There is a trending term that is floating around in the Artificial Intelligence (AI) field, i.e., “RAG”. So, to satisfy the curiosity, let’s get to know what RAG is. Before that, let us have a brief idea of Generative AI.
What is Generative AI?
Generative AI is an Artificial Intelligence system capable of creating new and original content in the form of text, code, images, audio, and video by learning patterns from large datasets or Large Language Models (LLMs) and analyzing and applying them to produce contextually relevant outputs.
How does it work?
Training: Deep Learning models are trained on large datasets to learn patterns and relationships.
Tuning: Fine-tuning the AI model with LoRA/QLoRA ranking techniques or Reinforcement Learning from Human Feedback (RLHF).
Generation: The AI responds to user queries and prompts by generating text, images, audio, or video based on up-to-date, factual data.
The generative models use “Transformers” to predict the next tokens based on context and produce logical text.
Below is an example of a code snippet that uses transformers to generate the response to a user query:
from transformers import pipeline# Load a pre-trained text generation pipelinegenerator = pipeline("text-generation", model="gpt5")# Generate text based on a promptprompt = "In the future, AI will"result = generator(prompt, max_length=50, num_return_sequences=1)print(result[0]['generated_text'])
Types of models:
Transformers: Text/code generation based on LLMs and uses self-attention for context capture.
Diffusion models: Generate high-quality images/audio by iterative denoising.
GANs and VAEs: Image synthesis, style transfer, data augmentation
Encoder-Decoder: Translation, Summarization, and Multimodal tasks.
Generative AI Applications:
Text-generation (chatbots, summarization, and code generation), Image-generation (Art, medical images), Audio-generation (voice synthesis, music creation), Video-generation (animation, simulation).
Limitations of Generative AI
- Generative AI models are prone to hallucinations and thus are less accurate.
- Generative AI is not real-time.
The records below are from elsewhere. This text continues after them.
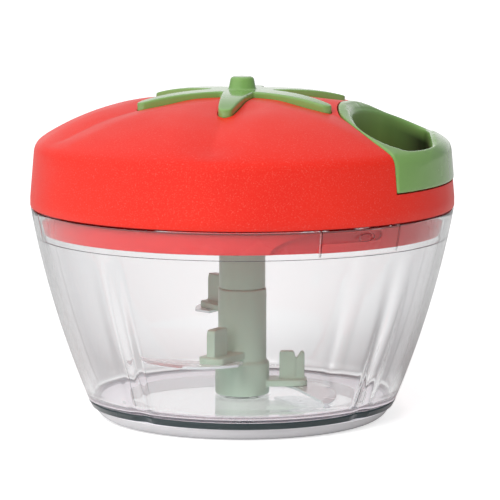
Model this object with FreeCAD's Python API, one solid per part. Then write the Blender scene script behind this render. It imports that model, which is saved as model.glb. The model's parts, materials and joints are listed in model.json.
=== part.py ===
import FreeCAD, Part
import math
import os

# Pull-string food chopper: a clear lobed bowl, a red tomato-shaped lid with a green
# calyx and a green pull handle, a cord reel inside the lid, and a column with three
# curved blades that turns on a pin in the bowl.
# Millimetres. +Z is up, the origin is the middle of the foot, and the front is -Y.
# A bearing is an angle in degrees from the front, counter-clockwise seen from above.

vec = FreeCAD.Vector

# Clearances
slip = 0.3          # between parts that move past each other
fit = 0.1           # between parts that are assembled and stay put
running = 0.05      # radial play of a turning fit
seat = 0.01         # under a piece that is set down on another

# Foot and bowl
foot_inset = 5.9
foot_flare = 4.0
foot_height = 4.1
foot_wall = 5.0
foot_lip = 0.8
band_height = 2.2
band_wall = 2.4
bowl_base_radius = 49.4
bowl_rim_radius = 67.4
bowl_rim_height = 67.9
bowl_bulge = 1.8
bowl_wall = 2.8
bowl_rim_wall = 2.2
bowl_floor = 3.3
ledge_depth = 8.8
rim_zone = 9.9
lobe_count = 4
lobe_bearing = 4.75
lobe_shift = 4.2
groove_half_angle = 5.0
groove_depth = 0.8
lug_count = 3
lug_bearing = 34.2
lug_half_width = 3.1
lug_half_height = 1.2
lug_depth = 0.35
pad_start = 21.4
pad_end = 46.8
pad_depth = 0.15

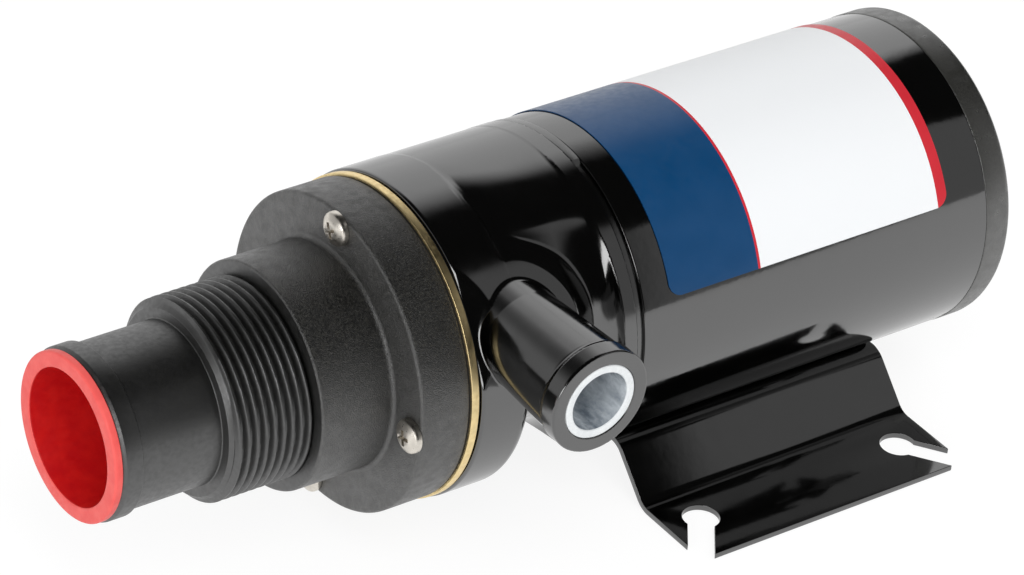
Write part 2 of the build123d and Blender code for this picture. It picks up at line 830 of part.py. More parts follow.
# Windings: a bundle in each slot and a ring of end turns on each side
winding_inner = 13.0
winding_outer = core_radius - 2.3
winding_chamfer = 2.5
with BuildPart() as windings:
    with BuildSketch(across(core_front)):
        with PolarLocations(slot_circle, core_slots):
            Circle(slot_radius - 0.1)
    extrude(amount=core_length)
    with BuildSketch(side) as end_turns:
        with Locations(
            (core_front - winding_overhang / 2, (winding_inner + winding_outer) / 2),
            (core_back + winding_overhang / 2, (winding_inner + winding_outer) / 2),
        ):
            Rectangle(winding_overhang - 0.2, winding_outer - winding_inner)
        chamfer(end_turns.vertices(), length=winding_chamfer)
    revolve(axis=pump_axis)
    with BuildSketch(across(core_front - 1.0)):
        with PolarLocations(slot_circle, core_slots):
            Circle(slot_radius - 0.1)
    extrude(amount=core_length + 2.0)
windings.part.label = "windings"
export_step(windings.part, "parts/windings.step")

with BuildPart() as commutator:
    with BuildSketch(across(commutator_front)):
        Circle(commutator_radius)
        Circle(spindle_radius + seat_gap, mode=Mode.SUBTRACT)
    extrude(amount=commutator_length)
    with BuildSketch(across(commutator_front)):
        Circle(riser_radius)
        Circle(spindle_radius + seat_gap, mode=Mode.SUBTRACT)
    extrude(amount=riser_length)
commutator.part.label = "commutator"
export_step(commutator.part, "parts/commutator.step")

# Brush gear: plate, two boxes, two brushes and their springs
brush_x = commutator_front + riser_length + 6.0
brush_along = 7.9
brush_across = 5.9
brush_length = 14.0
brush_face = commutator_radius + slide_gap
box_along = brush_along + 2 * slide_gap
box_across = brush_across + 2 * slide_gap
box_wall = 1.5
box_foot = riser_radius + 1.0
box_top = 33.5
box_inside_top = box_top - 1.0
box_back = brush_x + box_along / 2 + box_wall
brush_plate_thickness = 2.0
brush_plate_radius = case_bore - slide_gap

with BuildPart() as brush_plate:
    with BuildSketch(across(box_back)):
        Circle(brush_plate_radius)
        Circle(commutator_radius + 3, mode=Mode.SUBTRACT)
        with PolarLocations(through_bolt_circle, 2, start_angle=through_bolt_angle):
            Circle(through_bolt_radius + hole_gap, mode=Mode.SUBTRACT)
    extrude(amount=brush_plate_thickness)
brush_plate.part.label = "brush_plate"
export_step(brush_plate.part, "parts/brush_plate.step")

with BuildPart() as brush_boxes:
    for way in (1, -1):
        box_plane = Plane(
            origin=(brush_x, 0, axis_height + way * box_foot), x_dir=(1, 0, 0), z_dir=(0, 0, way)
        )
        with BuildSketch(box_plane):
            Rectangle(box_along + 2 * box_wall, box_across + 2 * box_wall)
        extrude(amount=box_top - box_foot)
        with BuildSketch(box_plane):
            Rectangle(box_along, box_across)
        extrude(amount=box_inside_top - box_foot, mode=Mode.SUBTRACT)
brush_boxes.part.label = "brush_boxes"
export_step(brush_boxes.part, "parts/brush_boxes.step")

with BuildPart() as brush_upper:
    with BuildSketch(Plane(origin=(brush_x, 0, axis_height), x_dir=(1, 0, 0), z_dir=(0, 0, 1))):
        Rectangle(brush_along, brush_across)
    extrude(amount=brush_face + brush_length)
    with BuildSketch(across(commutator_front)):
        Circle(brush_face)
    extrude(amount=commutator_length, mode=Mode.SUBTRACT)
brush_upper.part.label = "brush_upper"
export_step(brush_upper.part, "parts/brush_upper.step")

with BuildPart() as brush_lower:
    with BuildSketch(Plane(origin=(brush_x, 0, axis_height), x_dir=(1, 0, 0), z_dir=(0, 0, -1))):
        Rectangle(brush_along, brush_across)
    extrude(amount=brush_face + brush_length)
    with BuildSketch(across(commutator_front)):
        Circle(brush_face)
    extrude(amount=commutator_length, mode=Mode.SUBTRACT)
brush_lower.part.label = "brush_lower"
export_step(brush_lower.part, "parts/brush_lower.step")

spring_radius = 2.1
spring_wire = 0.3
spring_turns = 3
spring_start = brush_face + brush_length + spring_wire
spring_height = box_inside_top - spring_wire - spring_start

with BuildPart() as brush_spring_upper:
    with BuildLine() as upper_coil:
        Helix(
            pitch=spring_height / spring_turns,
            height=spring_height,
            radius=spring_radius,
            center=(brush_x, 0, axis_height + spring_start),
        )
    with BuildSketch(Plane(origin=upper_coil.line @ 0, x_dir=(1, 0, 0), z_dir=upper_coil.line % 0)):
        Rectangle(2 * spring_wire, 2 * spring_wire)
    sweep(is_frenet=True)
brush_spring_upper.part.label = "brush_spring_upper"
export_step(brush_spring_upper.part, "parts/brush_spring_upper.step")

with BuildPart() as brush_spring_lower:
    with BuildLine() as lower_coil:
        Helix(
            pitch=spring_height / spring_turns,
            height=spring_height,
            radius=spring_radius,
            center=(brush_x, 0, axis_height - spring_start - spring_height),
        )
    with BuildSketch(Plane(origin=lower_coil.line @ 0, x_dir=(1, 0, 0), z_dir=lower_coil.line % 0)):
        Rectangle(2 * spring_wire, 2 * spring_wire)
    sweep(is_frenet=True)
brush_spring_lower.part.label = "brush_spring_lower"
export_step(brush_spring_lower.part, "parts/brush_spring_lower.step")

# End cap with the pocket of the rear bearing
cap_rounding = 2.0
cap_wall = 3.0
cap_hub_radius = 14.0
cap_ring_inner = spigot_radius - 3.15
cap_inside = cap_back - cap_wall
ring_front = box_back + brush_plate_thickness
grommet_radius = 4.0
grommet_bore = 2.5
grommet_drop = 24.0

with BuildPart() as end_cap:
    with BuildSketch(side):
        with BuildLine():
            Polyline(
                (cap_back, 0),
                (cap_back, cap_radius),
                (cap_front, cap_radius),
                (cap_front, spigot_radius),
                (ring_front, spigot_radius),
                (ring_front, cap_ring_inner),
                (cap_inside, cap_ring_inner),
                (cap_inside, cap_hub_radius),
                (rear_bearing_front, cap_hub_radius),
                (rear_bearing_front, bearing_radius + seat_gap),
                (rear_bearing_back, bearing_radius + seat_gap),
                (rear_bearing_back, spindle_radius),
                (rear_bearing_back + 1.8, spindle_radius),
                (rear_bearing_back + 1.8, 0),
                close=True,
            )
        make_face()
    revolve(axis=pump_axis)
    cap_rim = end_cap.edges().filter_by(GeomType.CIRCLE).group_by(Axis.X)[-1]
    fillet(cap_rim, radius=cap_rounding)
    with BuildSketch(across(cap_back)):
        with PolarLocations(through_bolt_circle, 2, start_angle=through_bolt_angle):
            Circle(through_bolt_radius + hole_gap)
    extrude(amount=-(cap_back - ring_front), mode=Mode.SUBTRACT)
    with BuildSketch(across(cap_back)):
        with PolarLocations(through_bolt_circle, 2, start_angle=through_bolt_angle):
            Circle(through_bolt_head + hole_gap)
    extrude(amount=-bolt_sink, mode=Mode.SUBTRACT)
    with BuildSketch(across(cap_back, -grommet_drop)):
        Circle(grommet_radius + seat_gap)
    extrude(amount=-cap_wall, mode=Mode.SUBTRACT)
end_cap.part.label = "end_cap"
export_step(end_cap.part, "parts/end_cap.step")

# Rubber grommet where the motor leads leave
with BuildPart() as cable_grommet:
    with BuildSketch(across(cap_inside - 1.2, -grommet_drop)):
        Circle(grommet_radius + 1.5)
    extrude(amount=1.2 - seat_gap)
    with BuildSketch(across(cap_back + seat_gap, -grommet_drop)):
        Circle(grommet_radius + 1.5)
    extrude(amount=1.2)
    with BuildSketch(across(cap_inside - 1.2, -grommet_drop)):
        Circle(grommet_radius)
    extrude(amount=cap_wall + 2.4)
    with BuildSketch(across(cap_inside - 2, -grommet_drop)):
        Circle(grommet_bore)
    extrude(amount=cap_wall + 5, mode=Mode.SUBTRACT)
cable_grommet.part.label = "cable_grommet"
export_step(cable_grommet.part, "parts/cable_grommet.step")

# Long bolts that clamp the cap, the brush plate and the bell together
bolt_end = bell_front + 0.6
bolt_seat = cap_back - bolt_sink
with BuildPart() as through_bolts:
    with BuildSketch(across(bolt_end)):
        with PolarLocations(through_bolt_circle, 2, start_angle=through_bolt_angle):
            Circle(through_bolt_radius)
    extrude(amount=bolt_seat - bolt_end)
    with BuildSketch(across(bolt_seat)):
        with PolarLocations(through_bolt_circle, 2, start_angle=through_bolt_angle):
            Circle(through_bolt_head)
    extrude(amount=through_bolt_head_height)
    with BuildSketch(across(bolt_seat + through_bolt_head_height)):
        with PolarLocations(through_bolt_circle, 2, start_angle=through_bolt_angle):
            Rectangle(4.4, 1.0)
            Rectangle(1.0, 4.4)
    extrude(amount=-1.3, mode=Mode.SUBTRACT)
through_bolts.part.label = "through_bolts"
export_step(through_bolts.part, "parts/through_bolts.step")

# Base bracket: one bent sheet with a saddle, two slopes and two feet
sheet = 1.5
bracket_length = 79.1
foot_edge = 59.3
foot_corner = 1.5
saddle_half_angle = 26
slope_reach = 36.0
keyhole_spacing_x = 60.0
keyhole_spacing_y = 92.4
keyhole_radius = 4.5
keyhole_slot_width = 6.3
keyhole_slot_angle = 53.0
bend_radius = 5.6
saddle_radius = case_radius + seat_gap + sheet / 2
foot_level = -axis_height + sheet / 2
saddle_end_y = saddle_radius * sin(radians(saddle_half_angle))
saddle_end_z = -saddle_radius * cos(radians(saddle_half_angle))
rise = tan(radians(saddle_half_angle))
crest_y = (foot_level + slope_reach - saddle_end_z + rise * saddle_end_y) / (1 + rise)
crest_z = foot_level + slope_reach - crest_y

with BuildPart() as base_bracket:
    with BuildSketch(across(-bracket_length / 2)):
        with BuildLine() as sheet_line:
            CenterArc((0, 0), saddle_radius, -90 - saddle_half_angle, 2 * saddle_half_angle)
            FilletPolyline(
                (saddle_end_y, saddle_end_z),
                (crest_y, crest_z),
                (slope_reach, foot_level),
                (foot_edge + 2, foot_level),
                radius=bend_radius,
            )
            FilletPolyline(
                (-saddle_end_y, saddle_end_z),
                (-crest_y, crest_z),
                (-slope_reach, foot_level),
                (-foot_edge - 2, foot_level),
                radius=bend_radius,
            )
            offset(amount=sheet / 2, side=Side.BOTH, mode=Mode.REPLACE)
        make_face()
    extrude(amount=bracket_length)
    with BuildSketch(Plane.XY):
        RectangleRounded(bracket_length, 2 * foot_edge, foot_corner)
    extrude(amount=axis_height, mode=Mode.INTERSECT)
    with BuildSketch(Plane.XY):
        for way_x in (1, -1):
            for way_y in (1, -1):
                turn = keyhole_slot_angle * way_x * way_y + (0 if way_x > 0 else 180)
                with Locations(Location((way_x * keyhole_spacing_x / 2, way_y * keyhole_spacing_y / 2), turn)):
                    Circle(keyhole_radius)
                    Rectangle(30, keyhole_slot_width, align=(Align.MIN, Align.CENTER))
    extrude(amount=sheet + 1, mode=Mode.SUBTRACT)
    with BuildSketch(Plane.XY):
        with GridLocations(bracket_screw_spacing, 0, 2, 1):
            Circle(bracket_screw_radius + hole_gap)
    extrude(amount=axis_height / 2, mode=Mode.SUBTRACT)
base_bracket.part.label = "base_bracket"
export_step(base_bracket.part, "parts/base_bracket.step")

# Screws from under the saddle into the wall of the case
bracket_head = 3.6
bracket_head_height = 2.0
saddle_bottom = axis_height - case_radius - seat_gap - sheet
with BuildPart() as bracket_screws:
    with BuildSketch(Plane(origin=(0, 0, saddle_bottom - seat_gap), x_dir=(1, 0, 0), z_dir=(0, 0, 1))):
        with GridLocations(bracket_screw_spacing, 0, 2, 1):
            Circle(bracket_screw_radius)
    extrude(amount=sheet + case_wall + 0.8)
    with BuildSketch(Plane(origin=(0, 0, saddle_bottom - seat_gap), x_dir=(1, 0, 0), z_dir=(0, 0, 1))):
        with GridLocations(bracket_screw_spacing, 0, 2, 1):
            Circle(bracket_head)
    extrude(amount=-bracket_head_height)
    with BuildSketch(Plane(origin=(0, 0, saddle_bottom - bracket_head_height), x_dir=(1, 0, 0), z_dir=(0, 0, 1))):
        with GridLocations(bracket_screw_spacing, 0, 2, 1):
            Rectangle(4.2, 0.9)
            Rectangle(0.9, 4.2)
    extrude(amount=1.0, mode=Mode.SUBTRACT)
bracket_screws.part.label = "bracket_screws"
export_step(bracket_screws.part, "parts/bracket_screws.step")
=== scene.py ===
import math

import bmesh
import bpy
import numpy as np
from mathutils import Matrix, Vector


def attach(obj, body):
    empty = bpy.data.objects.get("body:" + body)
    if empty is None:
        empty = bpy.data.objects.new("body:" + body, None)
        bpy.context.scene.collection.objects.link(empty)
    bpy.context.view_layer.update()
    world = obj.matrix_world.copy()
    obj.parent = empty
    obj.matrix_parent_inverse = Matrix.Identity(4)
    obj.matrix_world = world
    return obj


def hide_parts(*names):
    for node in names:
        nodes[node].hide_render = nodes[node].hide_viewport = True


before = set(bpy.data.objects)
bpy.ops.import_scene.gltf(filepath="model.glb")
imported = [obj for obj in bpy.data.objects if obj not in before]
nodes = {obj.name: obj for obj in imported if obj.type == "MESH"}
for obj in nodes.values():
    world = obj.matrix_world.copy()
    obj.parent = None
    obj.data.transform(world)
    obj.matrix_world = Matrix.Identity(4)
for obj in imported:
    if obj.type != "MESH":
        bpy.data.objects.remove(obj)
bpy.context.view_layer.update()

# Lengths are in millimetres, and MM turns them into Blender's metres. X runs along the pump axis from
# the inlet to the motor end, the outlet points to -Y, and Z is the height above the feet.
MM = 0.001
PUMP = "pump"

AXIS_HEIGHT = 46.0
# Lengths of the parts that stand in one line
PLUG_LIP = 2.0
TAIL_LENGTH = 26.0
THREAD_LENGTH = 21.3
COLLAR_LENGTH = 19.2
FLANGE_THICKNESS = 12.8
GASKET_THICKNESS = 0.5
PLATE_THICKNESS = 2.0
HOUSING_LENGTH = 43.4
BAND_LENGTH = 2.5
CASE_LENGTH = 102.3
CAP_LENGTH = 7.8

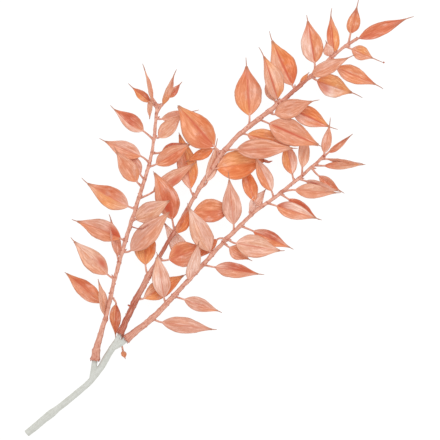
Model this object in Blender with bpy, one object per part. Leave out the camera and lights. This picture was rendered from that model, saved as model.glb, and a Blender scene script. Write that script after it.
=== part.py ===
"""A dried ruscus spray: a pale cut stem forks twice and carries three leafy fronds.

The spray lies on its lowest leaves. +Z is up, +Y runs from the cut end to the tip of the middle frond, and the origin
is under the middle of the spray's box, on the surface. Lengths are millimetres and angles are degrees, counter-clockwise
as seen from above. MM turns millimetres into Blender's metres.
"""

import math
import random
from collections import namedtuple

import bpy
from mathutils import Vector

for old in list(bpy.data.objects):
    bpy.data.objects.remove(old)

MM = 0.001

# Leaves: a blade of one thickness, folded along its midrib, on a round petiole
BLADE_THICKNESS = 0.7
BLADE_OUTLINE = ((0.0, 0.10), (0.12, 0.58), (0.30, 0.94), (0.48, 0.98), (0.68, 0.68), (0.86, 0.28), (1.0, 0.06))
PETIOLE_RADIUS = 0.9
PETIOLE_SIDES = 6
ELBOW_SHARE = 0.45
PETIOLE_RINGS = (0.0, 0.55)
MIDRIB_STEPS = 24
MOST_FOLD = 18.0
LEAST_FOLD = 8.0
MOST_ARCH = 22.0
LEAST_ARCH = 4.0

# Stems: round tubes whose rings follow the path
PATH_STEPS = 24
STEM_SIDES = 12
RACHIS_SIDES = 8
RING_SPACING = 8.5

# Sockets: each frond is pushed over the end of a pale arm
SOCKET_DEPTH = 8.0
SOCKET_GAP = 0.3
SOCKET_RUN_OUT = 4.0

ORANGE = (0.74, 0.28, 0.13, 1.0)
PALE_CREAM = (0.63, 0.61, 0.55, 1.0)
SHARP_ANGLE = 35.0

# Paths through hand-placed points (x, y, z), and radii as (length along the path, radius)
LEFT_PATH = (
    (41.6, -161, 11),
    (36, -153, 11.5),
    (28, -137, 12.5),
    (20, -121, 13.5),
    (6.5, -98, 15),
    (-6, -74, 16),
    (-18, -49, 17),
    (-30, -24, 17),
    (-42, 0, 17),
    (-52, 15, 16.5),
    (-67, 35, 15.5),
    (-72, 41, 15),
)
LEFT_RADII = ((0, 4.1), (9, 3.8), (10, 3.2), (27, 2.5), (40, 1.9), (150, 1.8), (190, 1.4), (215, 1.5), (232, 1.2))

MIDDLE_PATH = (
    (42, -128.4, 14),
    (38, -116, 14.5),
    (32, -98, 15.5),
    (26, -74.5, 17),
    (21, -54, 18),
    (13.5, -19, 19),
    (5.5, 15, 19.5),
    (1, 41, 19.5),
    (-0.5, 67, 20),
    (5, 104, 20),
    (9.5, 137, 20),
    (13, 178, 19),
    (18, 202, 18),
)
MIDDLE_RADII = ((0, 3.3), (15, 2.9), (55, 2.7), (66, 1.9), (140, 1.9), (165, 2.2), (245, 2.2), (270, 1.8), (337, 1.3))

RIGHT_PATH = (
    (49.3, -129, 13.5),
    (53, -103, 14),
    (54, -71.5, 14.5),
    (54, -38.5, 15),
    (54, -2, 15),
    (56, 30.5, 14.5),
    (60, 51, 14.5),
    (64, 78, 14),
    (67, 107, 13),
)
RIGHT_RADII = ((0, 3.9), (12, 3.2), (40, 2.6), (70, 2.1), (130, 1.9), (190, 1.5), (238, 1.3))

STEM_PATH = (
    (42, -250.3, 3.3),
    (44, -236, 4),
    (45.5, -224.5, 4.8),
    (48.5, -206, 6.5),
    (51, -186, 8.6),
    (51.5, -176, 9.7),
    (50, -162, 11),
    (47.5, -152, 12),
    (45.5, -142, 13.2),
    (44, -136, 13.6),
)
STEM_RADII = ((0, 3.4), (20, 3.6), (29, 3.9), (36, 3.1), (75, 2.9), (90, 3.3), (108, 3.3), (117, 2.3), (124, 1.9))
LEFT_ARM_PATH = ((51.5, -176, 9.7), (47.5, -169.5, 10.4))
RIGHT_ARM_PATH = ((46, -143, 13), (48.3, -136, 13.3))
LEFT_ARM_RADIUS = 2.7
MIDDLE_ARM_RADIUS = 1.9
RIGHT_ARM_RADIUS = 2.6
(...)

It is limited to its training cut-off, i.e., it does not access updated information until it is retrained.
- It lacks access to the internal and proprietary data (For example, company reports, release notes, etc.).
- It works with Large models and datasets. So it is resource-intensive with respect to compute and storage. So, fine-tuning becomes difficult.
These limitations make the urge to think about an improved methodology and architecture. Here is where “RAG” comes into the picture.
What is RAG?
Retrieval Augmented Generation (RAG) is a technique that adds relevant context to AI, resulting in improved and accurate responses.

RAG Architecture

Generative AI vs RAG Comparison:
| Aspect | GenAI | RAG |
|---|---|---|
| Accuracy | Prone to hallucinations | Grounded in retrieved sources |
| Knowledge Freshness | Static, limited to training cutoff | Dynamic, can access real-time data |
| Domain Adaptability | Weak with proprietary/internal data | Strong, integrates custom datasets |
| Resource Needs | High (training/fine-tuning) | Lower (retrieval pipeline setup) |
| Creativity | Strong (novel, diverse outputs) | Moderate (depends on retrieved context) |
| Traceability | Limited (no source attribution) | High (answers linked to documents) |
RAG Components
Knowledge Index – An external knowledge source is a foundation for a RAG system. The knowledge source can be any domain-specific custom dataset, documents, databases, APIs, or structured tables.
Document Loader – The document loader standardizes and normalizes the documents from knowledge index data sources such as local files, web pages, cloud storage, or databases. The text splitter extracts the text, splits the text into chunks, and enriches it with metadata for the embedding phase.
Embedding – The text chunks are converted into numerical vectors using embedding models and capturing semantic meaning.
Vector Store – The embeddings are stored in a vector database or vector store. The vector database enables fast similarity searches and retrieves relevant context based on the user’s query.
Retriever – The query encoder converts the user input into a vector representation. The retriever then searches the vector database using semantic similarity or other search techniques to fetch the most relevant chunks of information.
Ranker – The ranker will carry out duplication, relevance ranking, and context enrichment on the vector embeddings. The retrieved and ranked chunks are then combined with the user query to generate a better and more accurate response.
Generator – The generator is the large language model (LLM) that synthesizes the retrieved context and user query to produce a grounded response. The modern RAG systems may use generators for query rewriting, self-evaluation, and corrective re-retrieval.
Output response – Output response is a formatted final response that is sent to the user.
Updator (Optional) – Some RAG systems use an updator to refresh and re-embed the data to ensure the knowledge base remains current and updated. The updator can be equipped with an agentic framework for automated refreshment of knowledge base.
Summary
RAG stands for Retrieval Augmented Generation.
- Retrieval – Find relevant information.
- Augmentation – Add data to AI’s knowledge.
- Generation – Generate a better and more accurate response.
The purpose of RAG is to add relevant context to AI and generate an accurate response.